> DESCRIPTION OF THE TASK:
Reproduce the listing below verbatim.

> GIVEN DATA:

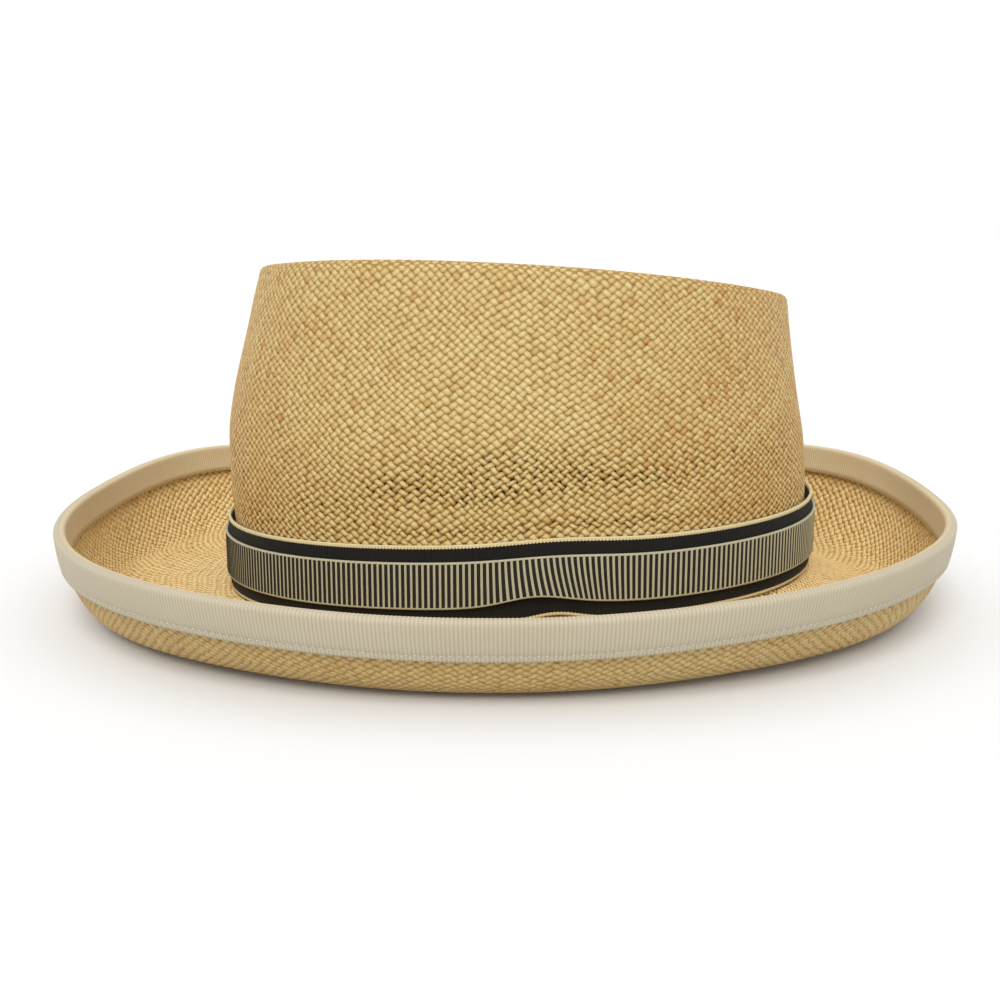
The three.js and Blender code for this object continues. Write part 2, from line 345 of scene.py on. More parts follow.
def even_ways(start, end, spacing):
    """Ways at even distances along the straw, and the distance between them."""
    fine = np.linspace(start, end, 1401)
    rings = straw(np.linspace(0, 2 * np.pi, 24, endpoint=False)[None, :], fine[:, None])
    run = np.linalg.norm(np.diff(rings, axis=0), axis=2).mean(axis=1).cumsum()
    run = np.concatenate([[0], run])
    count = max(int(round(run[-1] / spacing)), 1)
    return np.interp(np.linspace(0, run[-1], count + 1), run, fine)


def share_below_lip(angle, distance):
    """Way of the roll that lies a distance below the lip."""
    return LIP - distance / (LIP_HEIGHT * around_brim(0, angle) * LIP_LEAN)


print("from crest to root:", len(even_ways(SIDE, ROOT, 1)), "mm along the side")

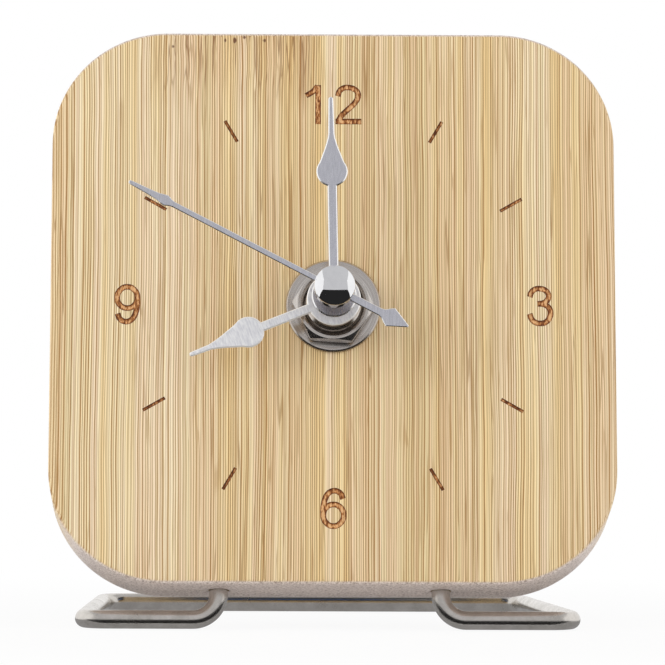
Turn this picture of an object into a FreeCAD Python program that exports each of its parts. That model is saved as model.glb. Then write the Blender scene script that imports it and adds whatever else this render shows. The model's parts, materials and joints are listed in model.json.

> SOLUTION TO THE PROBLEM:
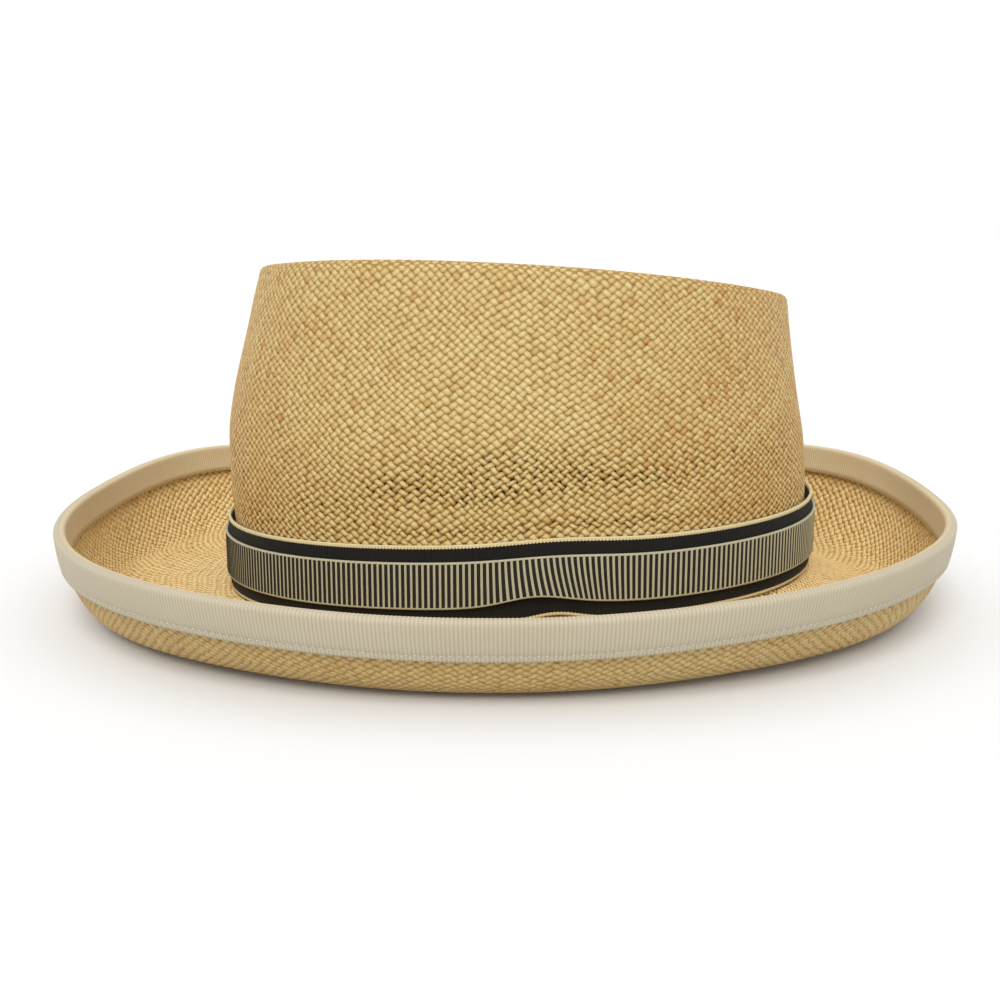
The three.js and Blender code for this object continues. Write part 2, from line 345 of scene.py on. More parts follow.
def even_ways(start, end, spacing):
    """Ways at even distances along the straw, and the distance between them."""
    fine = np.linspace(start, end, 1401)
    rings = straw(np.linspace(0, 2 * np.pi, 24, endpoint=False)[None, :], fine[:, None])
    run = np.linalg.norm(np.diff(rings, axis=0), axis=2).mean(axis=1).cumsum()
    run = np.concatenate([[0], run])
    count = max(int(round(run[-1] / spacing)), 1)
    return np.interp(np.linspace(0, run[-1], count + 1), run, fine)


def share_below_lip(angle, distance):
    """Way of the roll that lies a distance below the lip."""
    return LIP - distance / (LIP_HEIGHT * around_brim(0, angle) * LIP_LEAN)


print("from crest to root:", len(even_ways(SIDE, ROOT, 1)), "mm along the side")

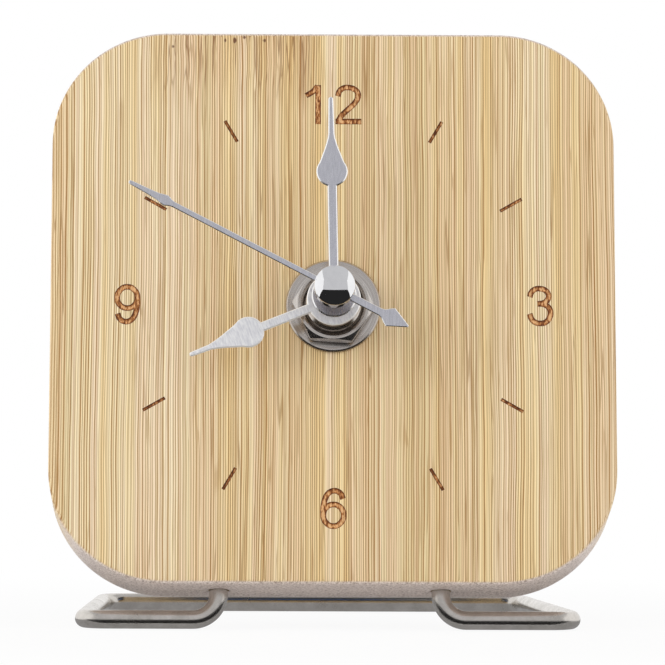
Turn this picture of an object into a FreeCAD Python program that exports each of its parts. That model is saved as model.glb. Then write the Blender scene script that imports it and adds whatever else this render shows. The model's parts, materials and joints are listed in model.json.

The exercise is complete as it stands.